Additionally, if some of the features can't be implemented independently of one another, the concept still allows that they can talk to one-another. They are all still just member variables of an API object, and they are intiialized in the constructor of that object. So if one feature needs to have a reference to another feature, for instance, that is easy to arrange. Or, you could make complex feature aggregate objects which aggregate several smaller features.

If the concept is too restrictive for a feature that you need to add, fortunately, Primer does not attempt to get between you and the lua VM. You can always do whatever initialization or setup you need outside of these functions, before or after the initialize_api and persist methods. The API features framework is there merely to assist in organization, not to box you in to one way of doing things.

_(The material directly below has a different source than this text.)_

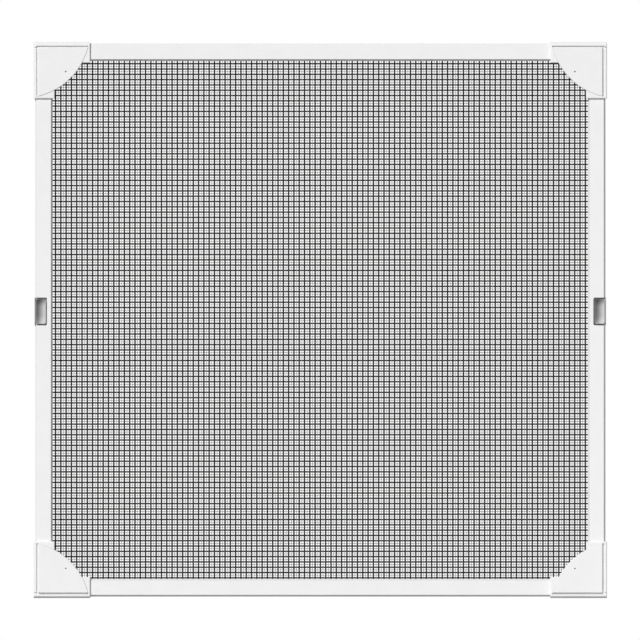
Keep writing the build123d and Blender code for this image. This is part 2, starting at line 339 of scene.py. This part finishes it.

For more information see the API reference section.

Common Features

Primer provides classes for many commonly useful API features, including

Support for "special" persistent values which are stored in the lua registry and not in the global table
Attaching a VFS to a lua VM to replace the default filesystem access
attaching an interpreter temporarily to a lua VM
installing custom error handlers, custom libraries, and so on.

But more generally, if you understand how the permanent objects table works, you can easily implement other API feature objects.

Summary

Eris is a really nice and useful technology, and it is perfectly possible to use it with your C++ applications without using Primer. Primer just handles some of the book-keeping and plumbing for you. This lets you have the benefits of using a library like luabind or LuaBridge while also enjoying the power of Eris.